Sayang, tuntutan masyarakat akan kebutuhan listrik malah dijawab dengan kenaikan tarif, walaupun kenaikan itu hanya untuk 1.300 VA. Tulus memandang, penyesuaian tarif listrik yang terjadi seolah-olah menghilangkan kehadiran negara karena indikator yang dijadikan dasar adalah harga minyak dunia, inflasi dan kurs. Ini artinya negara telah melepasnya ke mekanisme pasar.
“Aneh indikator kenaikan tarif adalah inflasi, sementara kenaikan itu juga memicu inflasi,” ujar Tulus.
Untuk itu, YLKI berharap Badan Pemeriksa Keuangan (BPK) dapat melakukan audit terhadap kebijakan kenaikan tarif tersebut. Audit juga harus dilakukan terhadap golongan tarif 1.300 VA, karena di golongan tarif ini, juga banyak kelompok masyarakat yang tidak mampu.

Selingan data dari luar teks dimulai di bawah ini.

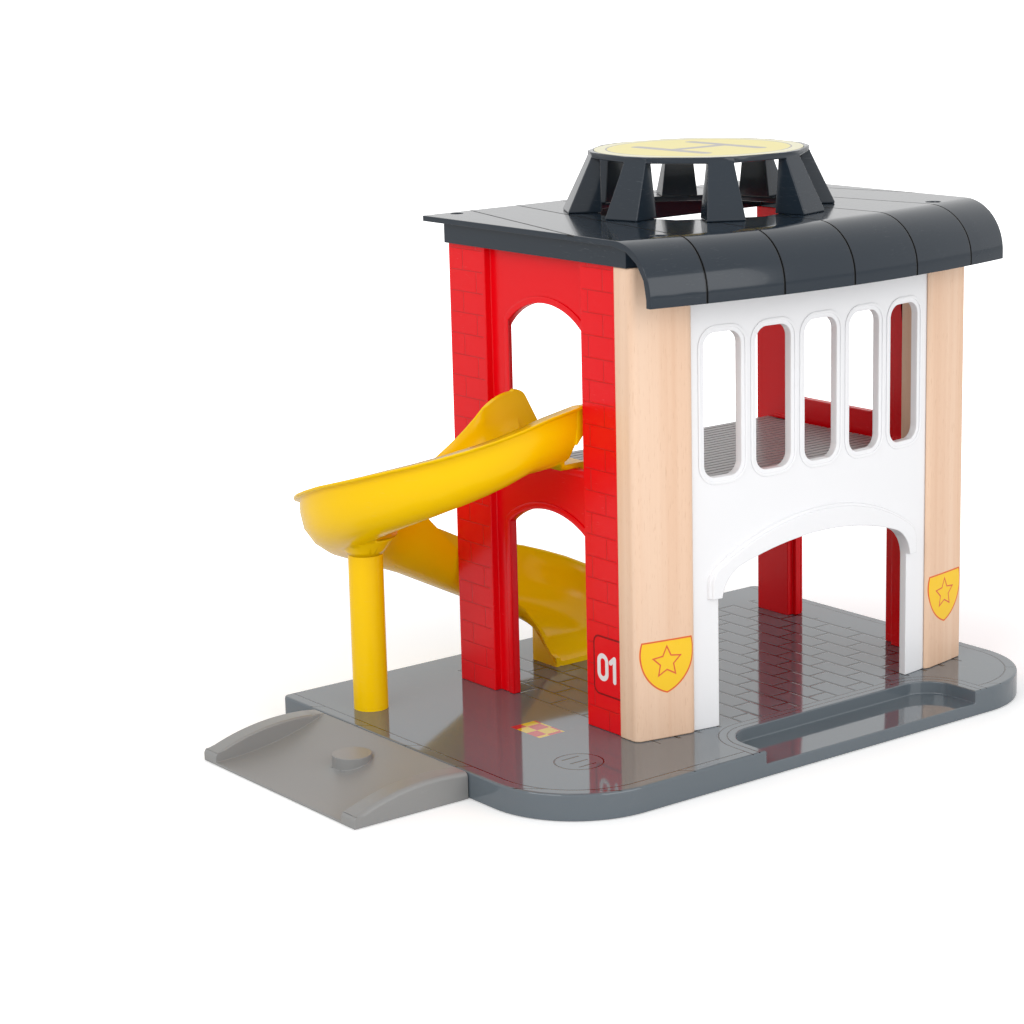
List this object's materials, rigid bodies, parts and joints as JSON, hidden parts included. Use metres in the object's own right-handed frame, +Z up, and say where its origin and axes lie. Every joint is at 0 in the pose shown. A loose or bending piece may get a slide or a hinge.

Anggota Dewan Energi Nasional (DEN) Rinaldy menyampaikan kebijakan pemerintah untuk menaikkan tarif listrik memiliki plus minus. Pemerintah, kata Rinaldy, saat ini menetapkan tarif listrik untuk energi terbarukan (Feed in Tariff) dengan harga yang lebih tinggi dari yang dijual PLN. Hal ini dilakukan untuk melindungi investor agar mereka tertarik melakukan investasi.
Di sisi konsumen, pemerintah memberikan subsidi untuk masyarakat yang kurang mampu. Jika kebijakan ini berjalan dengan baik, maka tidak ada masalah. Namun permasalahannya adalah PLN sebagai perusahaan yang menjual kepada konsumen berada pada kondisi yang tidak nyaman. PLN di satu sisi sebagai public service company tetapi di sisi lain PLN juga dituntut untuk mengurangi subsidi.
“Sehingga sulit jadinya untuk menilai kinerja PLN. Apalagi PLN bertanggung jawab terhadap tiga kementerian yang masing-masing menuntut hal yang berbeda terhadap BUMN tersebut," papar Rinaldy. "Kementerian BUMN menuntut PLN harus untung, Kementerian Keuangan meminta PLN untuk mengurangi subsidi, sedangkan Kementerian ESDM menginstruksikan PLN harus menyediakan listrik at all cost.”
Rinaldy menilai penyesuaian tarif listrik adalah kondisi ideal dari kondisi yang tidak ideal. Dengan kondisi rasio elektrifikasi belum 100%, yaitu masih banyak masyarakat yang belum dapat menikmati listrik dan kondisi geografis Indonesia, Rinaldy menilai, harga tarif listrik yang tergantung harga internasional kurang tepat.
“Seharusnya pemerintah membatasi dampak-dampak internasional terhadap harga listrik untuk masyarakat. Ini untuk melindungi masyarakat yang terdampak,” pungkasnya.